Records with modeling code
⁂
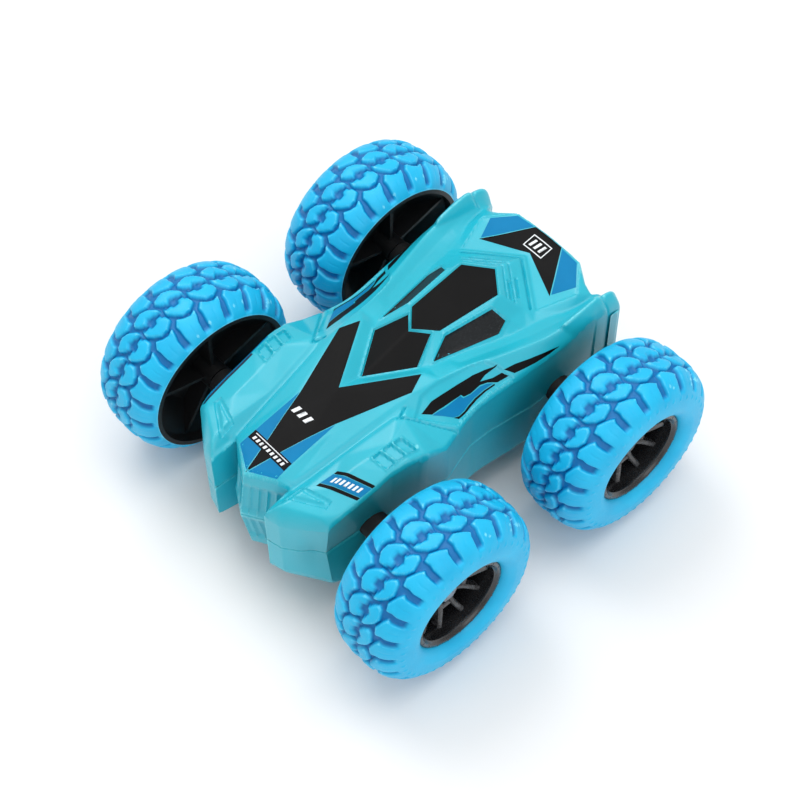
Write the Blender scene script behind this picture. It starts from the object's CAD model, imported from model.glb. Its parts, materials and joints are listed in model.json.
"""Looks of the double-sided stunt car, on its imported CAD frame.

The body, tyres and wheel rims get finished meshes, and every other part keeps its CAD shape
with a procedural material. Shapes are worked out in millimetres and scaled to metres once.
"""
import bpy
import json
import math
import numpy as np
from mathutils import Matrix, Vector
from mathutils.geometry import delaunay_2d_cdt


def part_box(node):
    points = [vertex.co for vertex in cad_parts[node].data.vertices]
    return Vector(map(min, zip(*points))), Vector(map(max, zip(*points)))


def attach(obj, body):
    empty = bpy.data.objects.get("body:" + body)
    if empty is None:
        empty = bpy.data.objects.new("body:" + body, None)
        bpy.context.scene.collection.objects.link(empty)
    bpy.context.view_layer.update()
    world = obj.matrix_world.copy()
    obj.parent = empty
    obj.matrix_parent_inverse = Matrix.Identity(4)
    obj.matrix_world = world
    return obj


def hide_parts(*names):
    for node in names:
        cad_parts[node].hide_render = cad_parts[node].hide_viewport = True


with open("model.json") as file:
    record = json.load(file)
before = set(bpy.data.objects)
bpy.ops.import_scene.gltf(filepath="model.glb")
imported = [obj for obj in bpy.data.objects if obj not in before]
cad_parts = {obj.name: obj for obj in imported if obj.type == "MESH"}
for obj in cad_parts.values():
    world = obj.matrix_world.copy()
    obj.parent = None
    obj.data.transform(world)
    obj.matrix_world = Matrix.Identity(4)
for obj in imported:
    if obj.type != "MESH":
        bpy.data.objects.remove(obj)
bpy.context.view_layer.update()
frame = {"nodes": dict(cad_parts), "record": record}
nodes = frame["nodes"]

MM = 0.001
PARTING = 30.0                       # height of the plane that mirrors the body
GRID = 0.42                          # spacing of the body's mesh
CELL = 0.25                          # spacing of the height map that the mesh is read from
SOFTEN = 0.42                        # radius that rounds the body's edges
EDGE_ROUND = 1.1                     # radius where the top turns into the side wall
SOFT_ROUND = 1.6                     # added to that radius at the fins' ends and the pods' fronts
FIN_CAP = 53.0                       # where the fins' rounded ends start
FIN_END = 62.0
FIN_DROP = 6.0                       # how far their tops fall by the tail


# ---------------------------------------------------------------- meshes
def add_mesh(name, points, faces, body, material, replaces=(), smooth_angle=40.0, slot=None):
    """A smooth-shaded object from points in millimetres, riding on one body."""
    mesh = bpy.data.meshes.new(name)
    points = np.asarray(points, float) * MM
    mesh.vertices.add(len(points))
    mesh.vertices.foreach_set("co", points.ravel())
    sizes = np.array([len(f) for f in faces])
    corners = np.concatenate([np.asarray(f) for f in faces]) if len(faces) else np.zeros(0, int)
    mesh.loops.add(len(corners))
    mesh.loops.foreach_set("vertex_index", corners.astype(np.int32))
    mesh.polygons.add(len(sizes))
    mesh.polygons.foreach_set("loop_start", np.concatenate([[0], np.cumsum(sizes)[:-1]]).astype(np.int32))
    mesh.polygons.foreach_set("loop_total", sizes.astype(np.int32))
    mesh.update(calc_edges=True)
    mesh.validate()
    mesh.shade_smooth()
    mesh.set_sharp_from_angle(angle=math.radians(smooth_angle))
    mesh.materials.append(material)
    obj = bpy.data.objects.new(name, mesh)
    bpy.context.scene.collection.objects.link(obj)
    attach(obj, body)
    if replaces:
        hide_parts(*replaces)
    return obj


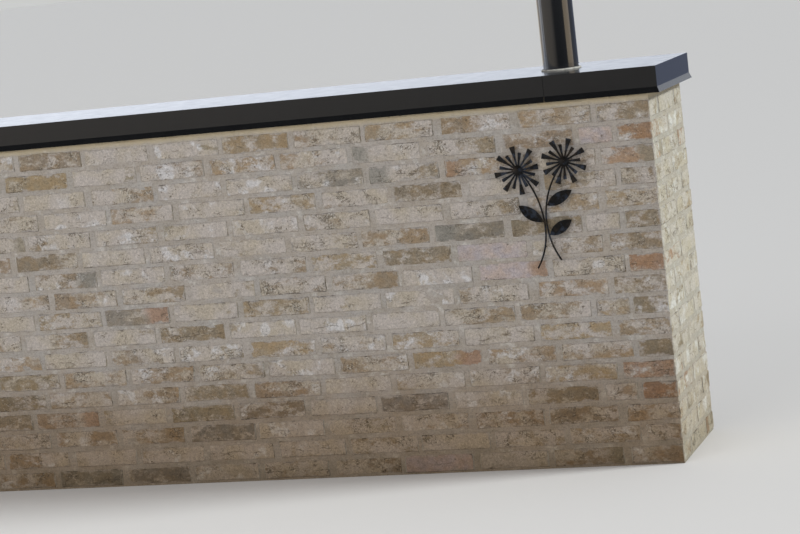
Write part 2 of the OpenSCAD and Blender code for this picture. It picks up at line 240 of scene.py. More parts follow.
⁂
● **SHORT PROBLEM**: Print out the whole listing exactly as it appears.

● **WRITTEN RESPONSE**:
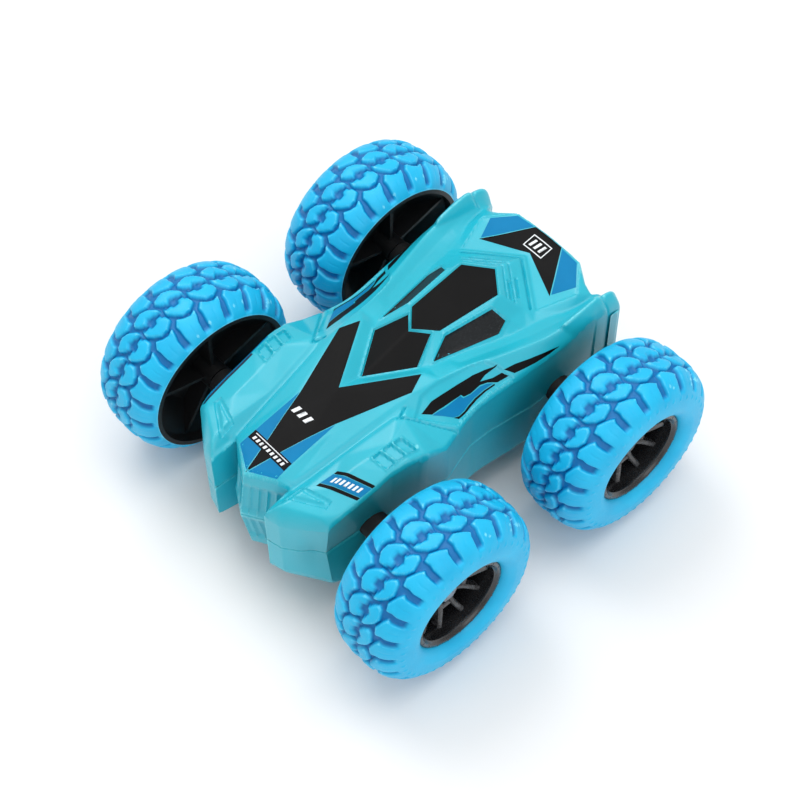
Write the Blender scene script behind this picture. It starts from the object's CAD model, imported from model.glb. Its parts, materials and joints are listed in model.json.
"""Looks of the double-sided stunt car, on its imported CAD frame.

The body, tyres and wheel rims get finished meshes, and every other part keeps its CAD shape
with a procedural material. Shapes are worked out in millimetres and scaled to metres once.
"""
import bpy
import json
import math
import numpy as np
from mathutils import Matrix, Vector
from mathutils.geometry import delaunay_2d_cdt


def part_box(node):
    points = [vertex.co for vertex in cad_parts[node].data.vertices]
    return Vector(map(min, zip(*points))), Vector(map(max, zip(*points)))


def attach(obj, body):
    empty = bpy.data.objects.get("body:" + body)
    if empty is None:
        empty = bpy.data.objects.new("body:" + body, None)
        bpy.context.scene.collection.objects.link(empty)
    bpy.context.view_layer.update()
    world = obj.matrix_world.copy()
    obj.parent = empty
    obj.matrix_parent_inverse = Matrix.Identity(4)
    obj.matrix_world = world
    return obj


def hide_parts(*names):
    for node in names:
        cad_parts[node].hide_render = cad_parts[node].hide_viewport = True


with open("model.json") as file:
    record = json.load(file)
before = set(bpy.data.objects)
bpy.ops.import_scene.gltf(filepath="model.glb")
imported = [obj for obj in bpy.data.objects if obj not in before]
cad_parts = {obj.name: obj for obj in imported if obj.type == "MESH"}
for obj in cad_parts.values():
    world = obj.matrix_world.copy()
    obj.parent = None
    obj.data.transform(world)
    obj.matrix_world = Matrix.Identity(4)
for obj in imported:
    if obj.type != "MESH":
        bpy.data.objects.remove(obj)
bpy.context.view_layer.update()
frame = {"nodes": dict(cad_parts), "record": record}
nodes = frame["nodes"]

MM = 0.001
PARTING = 30.0                       # height of the plane that mirrors the body
GRID = 0.42                          # spacing of the body's mesh
CELL = 0.25                          # spacing of the height map that the mesh is read from
SOFTEN = 0.42                        # radius that rounds the body's edges
EDGE_ROUND = 1.1                     # radius where the top turns into the side wall
SOFT_ROUND = 1.6                     # added to that radius at the fins' ends and the pods' fronts
FIN_CAP = 53.0                       # where the fins' rounded ends start
FIN_END = 62.0
FIN_DROP = 6.0                       # how far their tops fall by the tail


# ---------------------------------------------------------------- meshes
def add_mesh(name, points, faces, body, material, replaces=(), smooth_angle=40.0, slot=None):
    """A smooth-shaded object from points in millimetres, riding on one body."""
    mesh = bpy.data.meshes.new(name)
    points = np.asarray(points, float) * MM
    mesh.vertices.add(len(points))
    mesh.vertices.foreach_set("co", points.ravel())
    sizes = np.array([len(f) for f in faces])
    corners = np.concatenate([np.asarray(f) for f in faces]) if len(faces) else np.zeros(0, int)
    mesh.loops.add(len(corners))
    mesh.loops.foreach_set("vertex_index", corners.astype(np.int32))
    mesh.polygons.add(len(sizes))
    mesh.polygons.foreach_set("loop_start", np.concatenate([[0], np.cumsum(sizes)[:-1]]).astype(np.int32))
    mesh.polygons.foreach_set("loop_total", sizes.astype(np.int32))
    mesh.update(calc_edges=True)
    mesh.validate()
    mesh.shade_smooth()
    mesh.set_sharp_from_angle(angle=math.radians(smooth_angle))
    mesh.materials.append(material)
    obj = bpy.data.objects.new(name, mesh)
    bpy.context.scene.collection.objects.link(obj)
    attach(obj, body)
    if replaces:
        hide_parts(*replaces)
    return obj


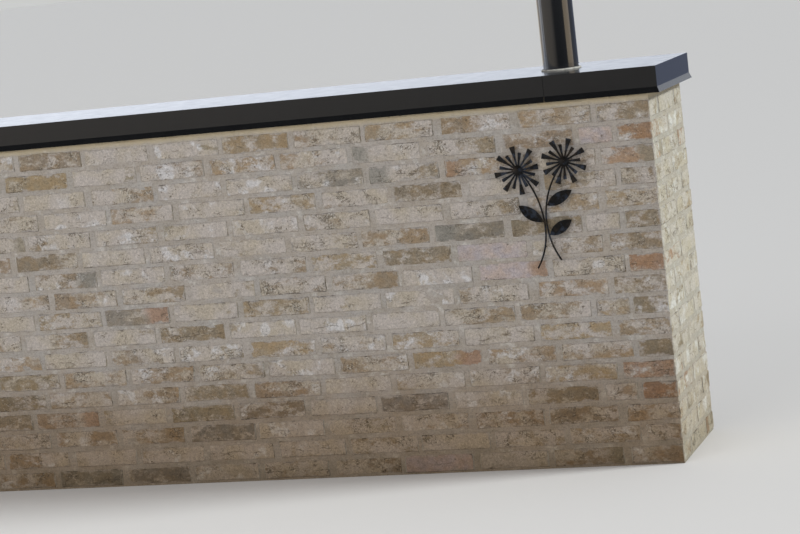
Write part 2 of the OpenSCAD and Blender code for this picture. It picks up at line 240 of scene.py. More parts follow.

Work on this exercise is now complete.